**YOUR GOAL**: Nothing but the lines from the one that contains "obj.parent = None" through the end of the listing should appear, set down exactly.

· · ·

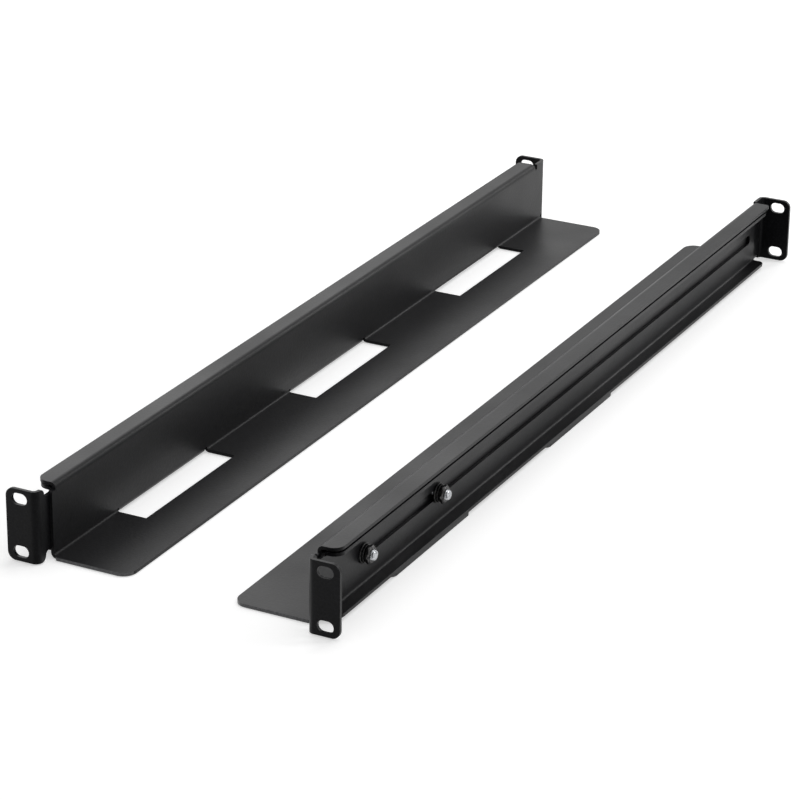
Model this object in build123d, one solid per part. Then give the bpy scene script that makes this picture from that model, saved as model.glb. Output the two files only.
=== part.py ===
from build123d import *
import os

# Pair of adjustable rack mounting rails, in millimetres.
#
# Each rail is drawn in coordinates of its own: x = 0 is the outer face of the shelf rail's web and x grows
# towards the shelf, y = 0 is the front face of the front ear and y grows towards the rear ear, z = 0 is the
# underside of the shelf. The right rail is the mirror image of the left one.

# Sheet steel
sheet = 2.0
bend_radius = 1.5  # inside of the long bends
ear_bend_radius = 2.0  # inside of the bends to the ears
nest_gap = 0.2  # between the shelf rail and the channel that slides on it

# Overall sizes
rail_height = 44.4
web_distance = 168.0  # between the outer faces of the two webs, as the pair stands

# Shelf rail
shelf_width = 51.5
shelf_front = 10.5
shelf_length = 635.0
shelf_corner = 8.0
web_setback = 1.8  # of the web's front edge behind that of the shelf
web_corner = 1.5
lip_reach = 11.0
lip_front_setback = 5.5  # from the front end of the shelf
lip_rear_setback = 10.0  # from the rear end of the shelf
lip_front_corner = 6.5
lip_rear_corner = 2.8
lip_relief = 2.5  # gap between the rear end of the lip and the strip of the rear ear
lip_relief_depth = 4.0

# Windows along the shelf and the tabs that are bent out of the first ones
window_count = 3
window_pitch = 200.0
window_length = 100.0
window_width = 19.2
tab_count = 2
tab_reach = 10.3
tab_corner = 4.0
tab_slit = 2.0

# Extension channel
flange_reach = 10.5
channel_length = 615.5  # without the strip and the ear
flange_front_corner = 6.5
flange_rear_corner = 4.0
lip_gap = 0.9  # between the upper flange and the lip above it
slot_rear_margin = 8.0
slot_clearance = 0.3

# Ears
ear_height = 43.6
ear_reach = 20.2
ear_corner = 5.0
ear_slot_inset = 8.8  # from the outer edge of the ear
ear_slot_length = 10.0
ear_slot_width = 7.0
ear_slot_spacing = 31.75
strip_width = 7.8  # front face of the front ear to the relief notches
strip_corner = 3.5
front_relief_width = 8.7
front_relief_depth = 5.7
front_relief_corner = 2.4
rear_relief_width = 2.0
rear_relief_depth = 4.0
rear_relief_corner = 0.9

# Studs, nuts and washers
stud_diameter = 6.0
stud_front = 60.0
stud_pitch = 88.9
stud_tip_chamfer = 0.6
stud_proud = 0.8  # beyond the nut
head_diameter = 8.2
head_height = 1.2
washer_diameter = 12.0
washer_thickness = 1.2
washer_clearance = 0.2
lock_washer_diameter = 11.0
lock_washer_thickness = 1.4
lock_washer_split = 0.9
lock_washer_slant = 20.0
nut_width = 10.0
nut_height = 5.0
nut_chamfer = 0.5
thread_clearance = 0.05

# Places that follow from these sizes
past = 5.0  # how far a cutting tool runs past what it cuts
outer_bend = bend_radius + sheet
half_sheet = sheet / 2
lip_middle = rail_height - half_sheet
web_front = shelf_front + web_setback
web_top = rail_height - lip_relief_depth
shelf_rear = shelf_front + shelf_length
rail_length = shelf_rear + rear_relief_width + ear_bend_radius + sheet
lip_front = shelf_front + lip_front_setback
lip_rear = shelf_rear - lip_rear_setback
channel_front = strip_width + front_relief_width
channel_rear = channel_front + channel_length
slot_rear = channel_rear - slot_rear_margin
slot_front = stud_front - stud_diameter / 2 - slot_clearance
window_first = shelf_front + (shelf_length - (window_count - 1) * window_pitch - window_length) / 2
window_edge = sheet + window_width
channel_face = -nest_gap - sheet
channel_middle = -nest_gap - half_sheet
channel_bottom = sheet + nest_gap
channel_top = rail_height - sheet - lip_gap
stud_height = rail_height / 2
ear_bottom = (rail_height - ear_height) / 2
ear_top = ear_bottom + ear_height
stud_places = {"front": stud_front, "rear": stud_front + stud_pitch}
washer_face = channel_face - washer_thickness
lock_washer_face = washer_face - lock_washer_thickness
nut_face = lock_washer_face - nut_height


def block(x, y, z):
    """Box between two limits along each axis."""
    size = [high - low for low, high in (x, y, z)]
    middle = [(high + low) / 2 for low, high in (x, y, z)]
    return Pos(*middle) * Box(*size)


def long_strip(corners, start, end):
    """Sheet bent along Y. The corners are those of its middle line, in X and Z."""
    middle_line = FilletPolyline(*corners, radius=bend_radius + half_sheet)
    section = Plane.XZ.offset(-start) * trace(middle_line, line_width=sheet)
    return extrude(section, amount=end - start, dir=(0, 1, 0))


def upright_strip(corners, bottom, top):
    """Sheet bent about an upright line. The corners are those of its middle line, in X and Y."""
    middle_line = FilletPolyline(*corners, radius=ear_bend_radius + half_sheet)
    section = Pos(0, 0, bottom) * trace(middle_line, line_width=sheet)
    return extrude(section, amount=top - bottom, dir=(0, 0, 1))


def rounded(piece, direction, radius, *tests):
    """Piece with the edges along a direction rounded where their middles pass every test."""
    edges = piece.edges().filter_by(direction)
    for axis, place in tests:
        edges = edges.filter_by(lambda edge: abs(getattr(edge.center(), axis) - place) < half_sheet + 0.01)
    return fillet(edges, radius)


def relief(front, rear, closed_end, open_end, corner):
    """Notch through the webs between two places along Y, with round corners at its closed end."""
    notch = block((channel_face - past, sheet + past), (front, rear), sorted((closed_end, open_end)))
    return rounded(notch, Axis.X, corner, ("Z", closed_end))


def ear_slots(face_middle):
    """Two round-ended slots through an ear whose sheet is centred on a place along Y."""
    slots = []
    for side in (-1, 1):
        place = (-ear_reach + ear_slot_inset, face_middle, stud_height + side * ear_slot_spacing / 2)
        shape = Pos(*place) * (Plane.XZ * SlotOverall(ear_slot_length, ear_slot_width))
        slots.append(extrude(shape, amount=sheet, both=True))
    return slots


def window(index):
    """Cut through the shelf that ends half way round the bend to the web."""
    front = window_first + index * window_pitch
    outline = Polyline(
        (outer_bend, outer_bend), (-past, -past), (window_edge, -past), (window_edge, outer_bend), close=True
    )
    section = Plane.XZ.offset(-front) * make_face(outline)
    cut = extrude(section, amount=window_length, dir=(0, 1, 0))
    if index < tab_count:
        cut += block((-past, outer_bend), (front, front + window_length), (-past, outer_bend))
    return cut


def tab(index):
    """Tongue cut free from the window and bent outwards under the web."""
    front = window_first + index * window_pitch + tab_slit
    rear = front + window_length - 2 * tab_slit
    corners = [(half_sheet, 2 * outer_bend), (half_sheet, half_sheet), (-tab_reach, half_sheet)]
    tongue = long_strip(corners, front, rear)
    return rounded(tongue, Axis.Z, tab_corner, ("X", -tab_reach))


def lip():
    """Upper edge of the web with the lip that is bent outwards over the channel."""
    corners = [(half_sheet, web_top), (half_sheet, lip_middle), (-lip_reach, lip_middle)]
    strip = long_strip(corners, lip_front, lip_rear)
    strip = rounded(strip, Axis.Z, lip_front_corner, ("X", -lip_reach), ("Y", lip_front))
    return rounded(strip, Axis.Z, lip_rear_corner, ("X", -lip_reach), ("Y", lip_rear))


def rear_ear():
    """Ear bent outwards at the rear of the shelf rail, with the strip of web that carries it."""
    middle = rail_length - half_sheet
    strip_front = lip_rear + lip_relief
    corners = [(half_sheet, strip_front), (half_sheet, middle), (-ear_reach, middle)]
    ear = upright_strip(corners, ear_bottom, ear_top)
    ear = rounded(ear, Axis.Y, ear_corner, ("X", -ear_reach))
    ear -= ear_slots(middle)
    ear -= block((-past, sheet + past), (strip_front - past, shelf_rear), (-past, web_top))
    notch_rear = shelf_rear + rear_relief_width
    return ear - relief(shelf_rear, notch_rear, rear_relief_depth, -past, rear_relief_corner)


def shelf_rail():
    """Web with the shelf along its foot, the lip along its top and the rear ear."""
    corners = [(half_sheet, web_top), (half_sheet, half_sheet), (shelf_width, half_sheet)]
    rail = long_strip(corners, shelf_front, shelf_rear)
    rail = rounded(rail, Axis.Z, shelf_corner, ("X", shelf_width))
    rail -= block((-past, outer_bend), (shelf_front - past, web_front), (-past, rail_height))
    rail = rounded(rail, Axis.Z, web_corner, ("X", outer_bend), ("Y", shelf_front))
    rail = rounded(rail, Axis.X, web_corner, ("Y", web_front), ("Z", web_top))
    rail -= [window(index) for index in range(window_count)]
    rail += [tab(index) for index in range(tab_count)]
    rail += [lip(), rear_ear()]
    for place in stud_places.values():
        across = Pos(0, place, stud_height) * Rot(0, 90, 0)
        rail -= across * Cylinder(stud_diameter / 2, 2 * (sheet + past))
        rail -= Pos(sheet - head_height / 2, 0, 0) * across * Cylinder(head_diameter / 2, head_height)
    return rail


def extension_channel():
    """Channel that slides along the web, with a long slot for the studs and the front ear."""
    low = channel_bottom + half_sheet
    high = channel_top - half_sheet
    corners = [(-flange_reach, low), (channel_middle, low), (channel_middle, high), (-flange_reach, high)]
    channel = long_strip(corners, channel_front, channel_rear)
    channel = rounded(channel, Axis.Z, flange_front_corner, ("X", -flange_reach), ("Y", channel_front))
    channel = rounded(channel, Axis.Z, flange_rear_corner, ("X", -flange_reach), ("Y", channel_rear))

    corners = [(-ear_reach, half_sheet), (channel_middle, half_sheet), (channel_middle, channel_front)]
    ear = upright_strip(corners, ear_bottom, ear_top)
    ear = rounded(ear, Axis.Y, ear_corner, ("X", -ear_reach))
    ear -= ear_slots(half_sheet)
    for level, end in ((front_relief_depth, -past), (rail_height - front_relief_depth, rail_height + past)):
        ear -= relief(strip_width, channel_front, level, end, front_relief_corner)
    ear = rounded(ear, Axis.X, strip_corner, ("X", channel_middle), ("Y", strip_width), ("Z", ear_bottom))
    ear = rounded(ear, Axis.X, strip_corner, ("X", channel_middle), ("Y", strip_width), ("Z", ear_top))

    slot_place = Pos(0, (slot_front + slot_rear) / 2, stud_height)
    slot_shape = SlotOverall(slot_rear - slot_front, stud_diameter + 2 * slot_clearance)
    slot = extrude(slot_place * (Plane.YZ * slot_shape), amount=sheet + past, both=True)
    return channel + ear - slot


def turned(radius, near, far, place):
    """Cylinder about a stud's axis between two places along X."""
    return Pos((near + far) / 2, place, stud_height) * Rot(0, 90, 0) * Cylinder(radius, abs(far - near))


def stud(place):
    """Flush-head stud, pressed into the web from the shelf side."""
    tip = nut_face - stud_proud
    shank = turned(stud_diameter / 2, sheet, tip, place)
    shank = chamfer(shank.edges().group_by(Axis.X)[0], stud_tip_chamfer)
    return shank + turned(head_diameter / 2, sheet, sheet - head_height, place)


def flat_washer(place):
    """Plain washer against the channel."""
    bore = turned(stud_diameter / 2 + washer_clearance, channel_face + past, washer_face - past, place)
    return turned(washer_diameter / 2, channel_face, washer_face, place) - bore


def lock_washer(place):
    """Split spring washer between the plain washer and the nut."""
    ring = turned(lock_washer_diameter / 2, washer_face, lock_washer_face, place)
    ring -= turned(stud_diameter / 2 + washer_clearance, washer_face + past, lock_washer_face - past, place)
    middle = Pos((washer_face + lock_washer_face) / 2, place, stud_height + lock_washer_diameter / 2)
    split = Box(2 * lock_washer_thickness + past, lock_washer_split, lock_washer_diameter)
    return ring - middle * Rot(0, 0, lock_washer_slant) * split


def hex_nut(place):
    """Six-sided nut with a corner upwards and its outer rim chamfered."""
    outline = RegularPolygon(nut_width / 2, 6, major_radius=False, rotation=90)
    flats = extrude(Pos(nut_face, place, stud_height) * (Plane.YZ * outline), amount=nut_height)
    corner_radius = flats.bounding_box().size.Z / 2
    rims = turned(corner_radius, lock_washer_face, nut_face, place)
    rims = chamfer(rims.edges().group_by(Axis.X)[0], nut_chamfer)
    bore = turned(stud_diameter / 2 + thread_clearance, lock_washer_face + past, nut_face - past, place)
    return (flats & rims) - bore


def left_rail():
    """Every piece of the left rail by name."""
    pieces = {"shelf_rail": shelf_rail(), "extension_channel": extension_channel()}
    for end, place in stud_places.items():
        pieces[end + "_stud"] = stud(place)
        pieces[end + "_flat_washer"] = flat_washer(place)
        pieces[end + "_lock_washer"] = lock_washer(place)
        pieces[end + "_hex_nut"] = hex_nut(place)
    return pieces


os.makedirs("parts", exist_ok=True)
to_middle = Pos(-web_distance / 2, -rail_length / 2, 0)
for name, piece in left_rail().items():
    left = to_middle * piece
    export_step(left, f"parts/left_{name}.step")
    export_step(mirror(left, about=Plane.YZ), f"parts/right_{name}.step")
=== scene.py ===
import math
from itertools import product

import bmesh
import bpy
import numpy as np
from bpy.props import FloatProperty, FloatVectorProperty, IntProperty, PointerProperty
from bpy.types import Operator, Panel, PropertyGroup
from mathutils import Matrix, Vector


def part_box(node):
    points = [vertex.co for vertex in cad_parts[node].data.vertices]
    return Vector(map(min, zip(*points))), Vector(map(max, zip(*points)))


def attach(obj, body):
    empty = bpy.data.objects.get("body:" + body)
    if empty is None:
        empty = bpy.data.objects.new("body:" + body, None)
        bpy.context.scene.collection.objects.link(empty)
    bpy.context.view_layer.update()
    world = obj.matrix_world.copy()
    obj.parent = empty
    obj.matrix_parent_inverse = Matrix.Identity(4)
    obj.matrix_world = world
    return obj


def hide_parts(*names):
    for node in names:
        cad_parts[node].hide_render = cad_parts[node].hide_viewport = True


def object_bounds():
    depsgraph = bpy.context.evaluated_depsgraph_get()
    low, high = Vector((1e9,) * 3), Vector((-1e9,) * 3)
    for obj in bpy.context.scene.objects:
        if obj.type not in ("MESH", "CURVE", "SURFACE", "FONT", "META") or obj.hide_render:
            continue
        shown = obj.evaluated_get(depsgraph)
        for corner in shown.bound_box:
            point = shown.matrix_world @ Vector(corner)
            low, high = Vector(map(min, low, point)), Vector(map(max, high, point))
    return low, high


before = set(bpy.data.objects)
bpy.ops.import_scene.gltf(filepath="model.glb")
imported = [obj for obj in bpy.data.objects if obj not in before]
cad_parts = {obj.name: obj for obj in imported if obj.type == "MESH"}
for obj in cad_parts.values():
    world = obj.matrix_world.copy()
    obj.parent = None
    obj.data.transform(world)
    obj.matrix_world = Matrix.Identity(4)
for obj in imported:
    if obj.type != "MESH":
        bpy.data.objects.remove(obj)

bl_info = {
    "name": "Rack mounting rails",
    "version": (1, 0, 0),
    "blender": (4, 5, 0),
    "location": "View3D > Sidebar > Rails",
    "description": "Finishes a pair of adjustable rack rails: coated sheet steel, studs, nuts and washers",
    "category": "Object",
}

CAD_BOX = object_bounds()
MM = 0.001
SIDES = ("left", "right")
ENDS = ("front", "rear")
SHEET_NODES = ("shelf_rail", "extension_channel")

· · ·

**RESPONSE TO THIS EXERCISE**:
    obj.parent = None
    obj.data.transform(world)
    obj.matrix_world = Matrix.Identity(4)
for obj in imported:
    if obj.type != "MESH":
        bpy.data.objects.remove(obj)

bl_info = {
    "name": "Rack mounting rails",
    "version": (1, 0, 0),
    "blender": (4, 5, 0),
    "location": "View3D > Sidebar > Rails",
    "description": "Finishes a pair of adjustable rack rails: coated sheet steel, studs, nuts and washers",
    "category": "Object",
}

CAD_BOX = object_bounds()
MM = 0.001
SIDES = ("left", "right")
ENDS = ("front", "rear")
SHEET_NODES = ("shelf_rail", "extension_channel")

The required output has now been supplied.